Поэтическая экономия Чехова

Геннадий Шалюгин
               
    Есть понятие «поэтическое хозяйство Чехова» – его применяют к  тому, как  заготавливал и хранил писатель образный  материал:  записи в  книжках, фиксация фактов и наблюдений в письмах, и т.п.  Проглядывается и нечто,  что я определил бы как «поэтическую экономию» Чехова.
    Суть: в отличие от  Толстого, Тургенева, Достоевского,  у Чехова практически нет «отходов производства»  -  неоконченных  произведений, забытых набросков. Разве что  повесть «Калека», которую писатель начал было в Ялте, да так и бросил:  увлечение Ольгой Книппер оказалось несовместимым с  размышлениями о собственной инвалидной судьбе – судьбе  жертвы   врачебной ошибки.  Более того: сюжеты, темы, типажи  у Чехова используются многократно – с вариациями, конечно. Вот юношеская драма «Безотцовщина»:  пьесу забраковали в Малом театре (то ли М.Ермолова, то ли сам А.Островский). И что? Ее темы, идеи,  персонажи перекочевали в пьесы «Иванов», «Вишневый сад», в прозу. В.Б.Катаев отметил, что, не включив «Огни» в Собрание сочинений, Чехов тотчас  использовал основную сюжетную  коллизию  в рассказе «Дама с собачкой». Я нашел пример того же рода: ряд мотивов и образов очерков «Из Сибири» (Чехов  «забраковал»  их при отборе в  Собрание сочинений)  перешли в пьесу «Три сестры».
    Надо сказать,  что подобный тип многократного обращения писателей  к определенным темам, сюжетам, персонажам несет в себе залог более совершенного образного воплощения  материала. Примеры из области искусства бесчисленны. Укажу на «Троицу» Рублева: она ведь родилась в рамках многовекового канона… Пушкинская тема «Exegi  monumentum»  прошла через творческие сознание и Горация, и Державина, и  потом, после Пушкина – через столетия – к Иосифу Бродскому.  У Чехова образцом самоповторения – разумеется,  при кардинальном  углублении и совершенствовании формы, - стала переделка пьесы «Леший» в «Дядю Ваню».  Лично я считаю эту пьесу  совершенством, верхом слиянности  актуального, злободневного – с  вечным, бытийным -  а также с традиционным, родовым русским началом  всей отечественной литературы.  Не случайно ведь Серебряков произносит  знаменитую фразу из «Ревизора»! «Я собрал вас,  чтобы сообщить пренеприятное известие…».  Он – уже разоблаченное научное  ничтожество,  профессор-фитюлька – он вновь готов играть роль настоящего ревизора и учителя нравственности! Это все равно, как если бы разоблаченный Хлестаков снова вернулся  в уездный город.

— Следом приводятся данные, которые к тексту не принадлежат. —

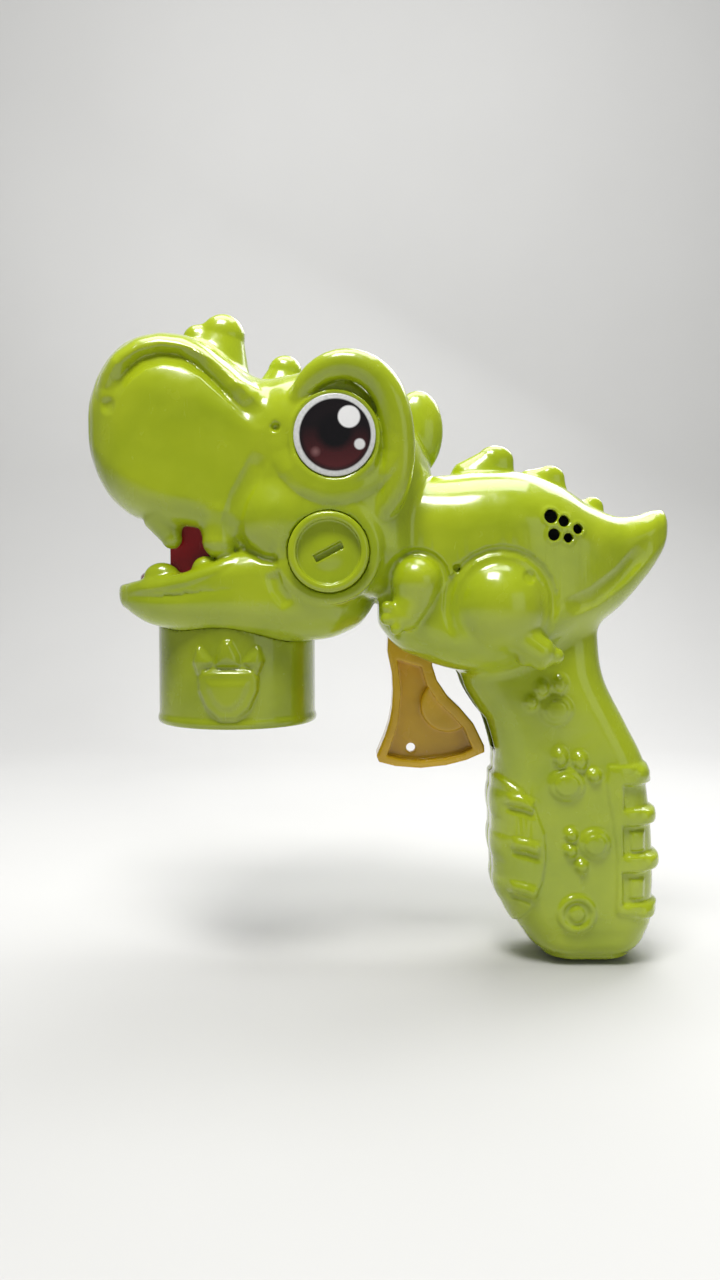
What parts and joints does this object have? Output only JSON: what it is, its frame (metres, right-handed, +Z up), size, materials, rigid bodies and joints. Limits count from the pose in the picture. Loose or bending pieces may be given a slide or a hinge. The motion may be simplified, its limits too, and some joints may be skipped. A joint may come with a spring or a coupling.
{
  "type": "bubble machine",
  "caption": "Hand-held battery bubble blower shaped as a dinosaur, with a pistol grip, trigger, fan and roller pump, mouth nozzle with wiper, and a screw-in bottle collar.",
  "frame": {"origin": "centre of the bottle thread's mouth, on the collar's axis", "axes": "+Z up along the collar's axis, -X towards the snout, +X towards the tail, the casing parts on Y = 0"},
  "size_m": [0.1995, 0.074, 0.227],
  "materials": {
    "green_plastic": "glossy moulded plastic, lime green",
    "cap_plastic": "glossy moulded plastic, lime green",
    "collar_plastic": "glossy moulded plastic, mid green",
    "trigger_plastic": "glossy moulded plastic, amber yellow",
    "red_plastic": "glossy moulded plastic, dark red",
    "eye_print": "printed disc, glossy, dark brown iris on white",
    "white_plastic": "natural white moulded plastic",
    "dark_plastic": "black moulded plastic",
    "gear_plastic": "acetal, natural white",
    "seal_rubber": "soft black rubber",
    "clear_tube": "translucent soft tube",
    "motor_steel": "plated steel can",
    "steel": "plain steel",
    "contact_metal": "nickel-plated spring steel",
    "cell_jacket": "plain printed metal jacket, no label",
    "board": "glass-fibre circuit board",
    "speaker_cone": "black speaker",
    "lamp_plastic": "clear lamp body"
  },
  "bodies": {
    "casing": {"left_shell": "green_plastic", "right_shell": "green_plastic", "left_cheek_cap": "cap_plastic", "right_cheek_cap": "cap_plastic", "bottle_collar": "collar_plastic", "left_eye": "eye_print", "right_eye": "eye_print", "bottle_seal": "seal_rubber", "inlet_nipple": "white_plastic", "bubble_nozzle": "red_plastic", "mouth_liner": "red_plastic", "tongue": "red_plastic", "air_duct": "white_plastic", "fan_housing": "white_plastic", "fan_cover": "white_plastic", "motor": "motor_steel", "gear_plate_inner": "white_plastic", "gear_plate_outer": "white_plastic", "gear_axles": "steel", "pump_housing": "white_plastic", "supply_tube": "clear_tube", "trigger_pin": "steel", "trigger_spring": "steel", "yoke_pins": "steel", "switch_bracket": "white_plastic", "switch_body": "dark_plastic", "battery_box": "dark_plastic", "aa_cells": "cell_jacket", "battery_contacts": "contact_metal", "speaker": "speaker_cone", "circuit_board": "board", "head_lamps": "lamp_plastic", "shell_screws": "steel"},
    "trigger_body": {"trigger": "trigger_plastic"},
    "wiper_link_body": {"wiper_link": "white_plastic"},
    "wiper_yoke_body": {"wiper_yoke": "red_plastic"},
    "switch_plunger_body": {"switch_plunger": "dark_plastic"},
    "fan_rotor": {"fan_impeller": "white_plastic", "motor_shaft": "steel", "motor_pinion": "gear_plastic"},
    "gear_1_body": {"gear_1": "gear_plastic"},
    "gear_2_body": {"gear_2": "gear_plastic"},
    "pump_rotor_body": {"pump_gear": "gear_plastic", "pump_rotor": "white_plastic", "pump_roller_1": "gear_plastic", "pump_roller_2": "gear_plastic", "pump_roller_3": "gear_plastic"},
    "battery_door_body": {"battery_door": "green_plastic"}
  },
  "joints": [
    {"name": "trigger_pull", "type": "hinge", "parent": "casing", "child": "trigger_body", "pos_m": [0.0634, 0, 0.02], "axis": [0, -1, 0], "range_deg": [0, 10], "stiffness_Nm_per_rad": 0.6, "springref_deg": -6.88, "deforming": ["trigger_spring"]},
    {"name": "wiper_link_slide", "type": "slide", "parent": "casing", "child": "wiper_link_body", "axis": [-1, 0, 0], "range_m": [0, 0.00545]},
    {"name": "wiper_swing", "type": "hinge", "parent": "casing", "child": "wiper_yoke_body", "pos_m": [0.016, 0, 0.04518], "axis": [0, -1, 0], "range_deg": [0, 50.01]},
    {"name": "switch_press", "type": "slide", "parent": "casing", "child": "switch_plunger_body", "axis": [0, 0, 1], "range_m": [0, 0.00343]},
    {"name": "fan_spin", "type": "hinge", "parent": "casing", "child": "fan_rotor", "pos_m": [0.0385, 0, 0.066], "axis": [0, -1, 0], "continuous": true},
    {"name": "gear_1_spin", "type": "hinge", "parent": "casing", "child": "gear_1_body", "pos_m": [0.02459, 0, 0.06973], "axis": [0, -1, 0], "continuous": true},
    {"name": "gear_2_spin", "type": "hinge", "parent": "casing", "child": "gear_2_body", "pos_m": [0.01041, 0, 0.07223], "axis": [0, -1, 0], "continuous": true},
    {"name": "pump_spin", "type": "hinge", "parent": "casing", "child": "pump_rotor_body", "pos_m": [-0.00312, 0, 0.07715], "axis": [0, -1, 0], "continuous": true},
    {"name": "battery_door_lift", "type": "slide", "parent": "casing", "child": "battery_door_body", "axis": [0, 1, 0], "range_m": [0, 0.03]}
  ],
  "couplings": [
    {"joint": "wiper_link_slide", "follows": "trigger_pull", "m_per_rad": 0.031118},
    {"joint": "wiper_swing", "follows": "trigger_pull", "ratio": 5},
    {"joint": "switch_press", "follows": "trigger_pull", "m_per_rad": 0.0196},
    {"joint": "gear_1_spin", "follows": "fan_spin", "ratio": -0.33333},
    {"joint": "gear_2_spin", "follows": "fan_spin", "ratio": 0.11111},
    {"joint": "pump_spin", "follows": "fan_spin", "ratio": -0.037037}
  ]
}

    Если бы Чехов прожил еще 10-15 лет! При подготовке своих пьес к новым изданиям он отточил бы их до невероятного совершенства, а может – по примеру «Лешего» и «Дяди Вани» - создал бы на уже освоенном материале  новые драматические шедевры. Сам Чехов на сей счет был недвусмыслен:
«… если бы мне прожить еще 40 лет, <…>  я выпалил бы во всех вас  из такой большой пушки, что  задрожали бы небеса…» (П.3,194).